Insights

Preparing for Future Integrations of Sales Force Automation System



Sales Force Automation customers can be broadly categorized into three stages of the automation hierarchy depending on the end objective of their SFA implementation – Beginner, Intermediate and Advanced. If the sole purpose is to track field team’s basic details such as daily attendance time, number of calls, whether they are actually visiting the outlets or not, we can classify that customer to be at Beginner stage. At the next level when customer starts tracking business related data such as orders for the day, outlet wise sales, campaign execution status in merchandising deployment, they have eventually moved to the next level which is Intermediate. A customer can be categorized at Advanced stage when at the enterprise level they have a robust IT strategy that outlines complete sync among all IT systems with 100% data consistency. For example, the client would like distributor stock data to flow from DMS to SFA so that the sales person can have a complete visibility of current stock while taking order; or they may want that any change in master data in the MDM system should be automatically synchronized in their SFA solution.

While it is understandable that one cannot directly jump to the Advanced stage and it’s a journey that the customer must undergo, there must be a long-term vision to reach at that stage. Hence, irrespective of the current end-goal of the SFA implementation, one must ensure that the solution they are opting for can support them in the long run when the objectives will evolve. That’s where it becomes extremely important to select a vendor / solution which is capable enough to seamlessly execute all the integration requirements that might come up either in the near future or at a later stage. As we have served numerous customers with variety of integration requirements over the years, we are listing down some important factors that one must check before finalizing any SFA solution:

An API-ready Solution: There is no doubt the exact detailing of integration requirement (such as which business transactions to be integrated, data mapping logic etc.) will vary from customer to customer. However, an SFA solution provider must have some basic APIs ready for the obvious scenarios such as fetching daily order quantity by SKU code and retailer code. It not only ensures a quick integration and low development cost, it also provides a significant confidence booster to the client as they know that the vendor they are dealing with have their basics perfect.

Flexibility in Integration Approach: While there may be standard best practices of integration, a customer may have some limitation in following the best approach because of some legacy system constrains or otherwise. For example, a client may still prefer SOAP over REST APIs. Or for that matter, they may still want to follow FTP based flat file data transfer because their legacy systems are still not compatible with SOA (Service Oriented Architecture). So, it’s very important that the SFA vendor has flexibility and capability in adopting any approach depending on customer need.

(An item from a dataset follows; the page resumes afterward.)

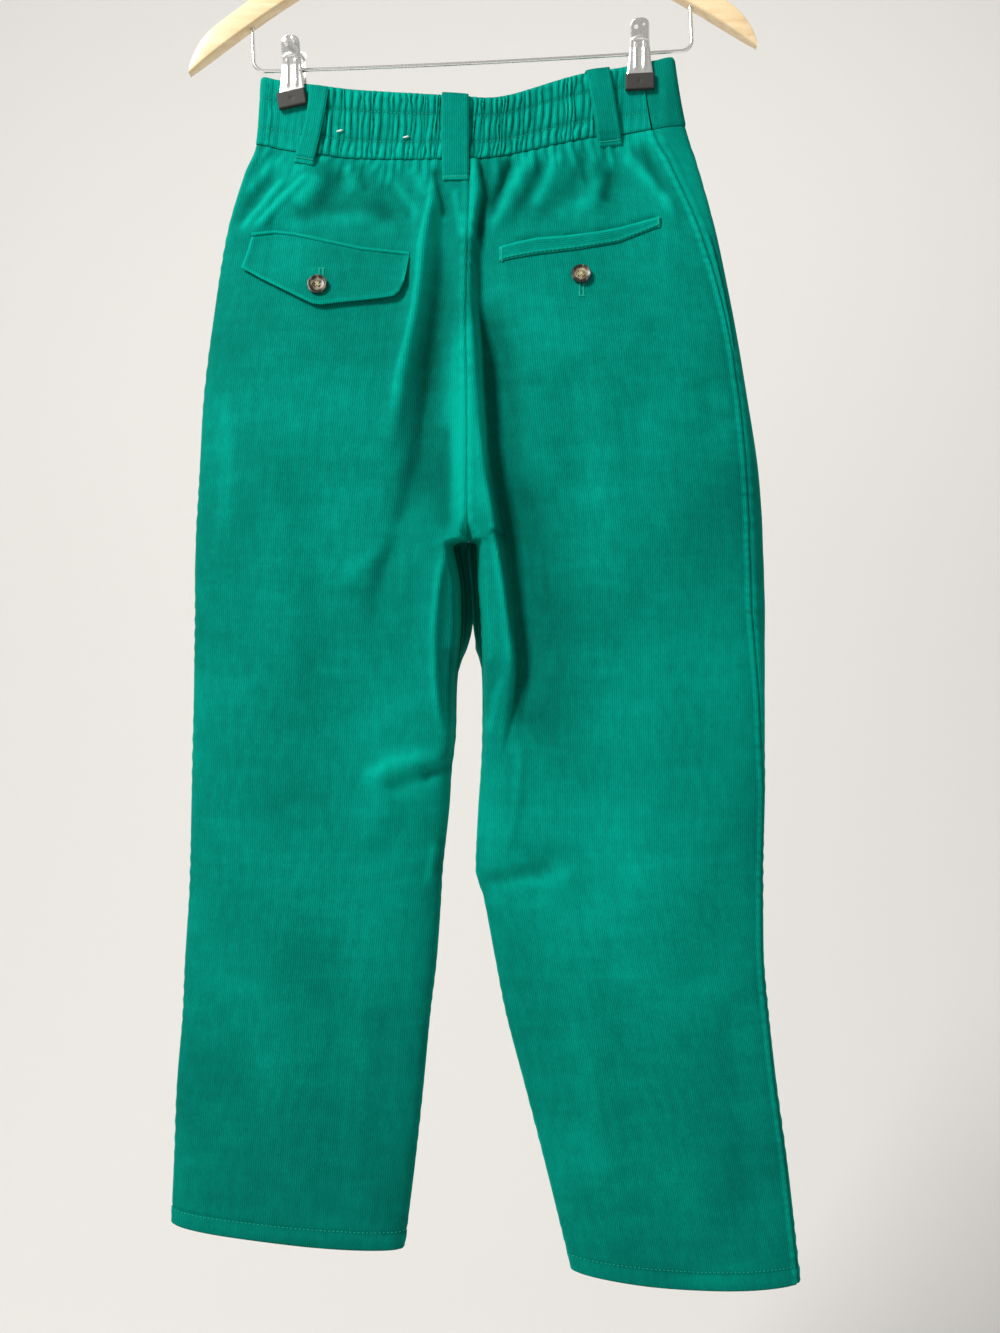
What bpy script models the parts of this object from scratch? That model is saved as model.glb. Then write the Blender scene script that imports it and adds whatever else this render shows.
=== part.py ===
"""Corduroy trousers hanging by the waist from a wooden clip hanger.

The model stands in the hanger's frame: the origin is the seat of the hook, +Z is up, the back of the
trousers faces -Y and +X is to the right of someone looking at that back. Sizes are in millimetres and
are turned to metres where a mesh is written. Heights on the cloth are drops below the waist line.
"""
import math
from collections import namedtuple
from functools import lru_cache

import bmesh
import bpy
import numpy as np
from mathutils import Matrix, Vector

MM = 0.001

# Driving dimensions, in millimetres
WAIST_LINE = 232.0          # hook seat down to the waist line, drop 0
SEAM_GAP = 0.3              # clear space between pieces that meet
LAY_GAP = 0.5               # clear space under a piece that lies on a panel
CLOTH = 2.0                 # corduroy wall
BAND_CLOTH = 2.8            # waistband wall: two layers and the elastic
HEM_CLOTH = 3.2             # turned-up hem
HEM_DEPTH = 15.0
ROUNDNESS = 2.6             # exponent of the leg's cross-section
CROTCH_DROP = 348.5
FORK_START = 295.0          # where the centre seam starts to curve under
FORK_WIDTH = 36.0           # half width of the saddle between the legs
WAIST_FOLD = 3.5            # radius of the folded side of the waist
CLIP_X = (-131.1, 141.0)    # where the two clips hold the waistband
CLIP_YAW = (5.0, 6.0)       # how far each clip turns about the vertical, in degrees
PAD_ROLL = (10.0, 0.0)      # how far each clip's pads sit askew, in degrees
CLIP_FLAT = 13.0            # the waist lies flat this far to each side of a clip
PINCH = 2.3                 # half depth of the waist at a clip
GAPE_BACK = 9.5
GAPE_FRONT = 7.0
HIP_BLEND = (38.0, 205.0)   # drops between which the pinched waist opens out to the hips
SIDE_BULGE = 1.3            # extra half depth of the folded sides beyond the clips
GATHER_PITCH = 6.5
GATHER_DEPTH = 1.5
SIDE_SMOOTH = 14.0          # plain stretch of band at each side seam
STITCH_ROWS = (0.36, 0.72)  # elastic channels, as shares of the band's height

PANEL_COLUMNS = {("left", True): 17, ("right", True): 18, ("left", False): 8, ("right", False): 9}

Section = namedtuple("Section", "out_x out_drop in_x in_drop sag dip seam rows")
# out: side silhouette; in: centre seam down to the crotch, then the inner edge of the leg.
# sag: how far the row hangs below a straight line; dip: the same near the centre only;
# seam: side seam to silhouette, round the back; rows: mesh rows down to the next section.
LEFT = (
    Section(-156, -15, 8, 5.5, 3, 0, 0, 1),
    Section(-160, 38, 7, 54, 6, 0, 0, 1),
    Section(-169, 62, 7, 78, 5, 0, 0, 2),
    Section(-182, 108, 6, 118, 3, 0, 0, 3),
    Section(-193, 180, 5, 184, 1, 0, 0, 3),
    Section(-200, 238, 6, 240, 0, 0, 0, 2),
    Section(-203, 290, 6, 288, 0, 0, 0, 2),
    Section(-205, 324, 6, 322, 0, 0, 0, 1),
    Section(-206, 340, 6, 338, 0, 0, 0, 1),
    Section(-206.3, 350, 7, CROTCH_DROP, 0, 0, 0, 1),
    Section(-206.6, 360, 0, 349.5, 0, 0, 0, 1),
    Section(-207, 372, -6.5, 354, 0, 0, 0, 1),
    Section(-207, 388, -4, 367, 0, 0, 0, 1),
    Section(-207, 405, -1, 386, 0, 0, 0, 1),
    Section(-207.5, 435, -0.5, 415, 0, 0, 0, 2),
    Section(-208, 474, -3.5, 455, 0, 0, 0, 2),
    Section(-209, 514, -4.5, 500, 0, 0, 0, 1),
    Section(-209.5, 540, -8, 530, 0, 0, 0, 1),
    Section(-210, 563, -10, 560, 0, 0, 0, 2),
    Section(-211, 606, -15, 606, 0, 0, 0, 1),
    Section(-212, 632, -16.5, 632, 0, 0, 0, 2),
    Section(-215, 678, -20, 680, 0, 0, 0, 2),
    Section(-217, 722, -25, 722, 0, 0, 0, 2),
    Section(-221.5, 776, -30.5, 780, 0, 0, 0, 2),
    Section(-223.5, 830, -37, 840, 0, 0, 0, 2),
    Section(-226, 884, -45, 904, 1.5, 0, 0, 0),
)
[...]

Integration-friendly Data Structure: What if you come to know after the implementation is over and adoption has picked up that the SFA solution you have selected doesn’t have a backend data structure which can accommodate your legacy system codes for basic master data entities such as retailer, distributor or SKU? A big set-back for sure, but most importantly you now have no clue how do you make all your systems in sync. So, it’s only prudent to thoroughly check whether the backend data structure of your SFA solution can cater to all your integration requirements in future.

An implementation team which understands integration: Even if your SFA solution has a perfect architecture, data structure and flexibility, which can ruin the integration is a faulty data mapping exercise. This is something to be done by stakeholders of both the system and hence implementation team of your SFA vendor has a huge role to play. They should not be just expert of their own system, they must also understand the data and business need in depth and capability to drive a discussion involving different parties. And finally, they must have enough experience in managing such integration in past.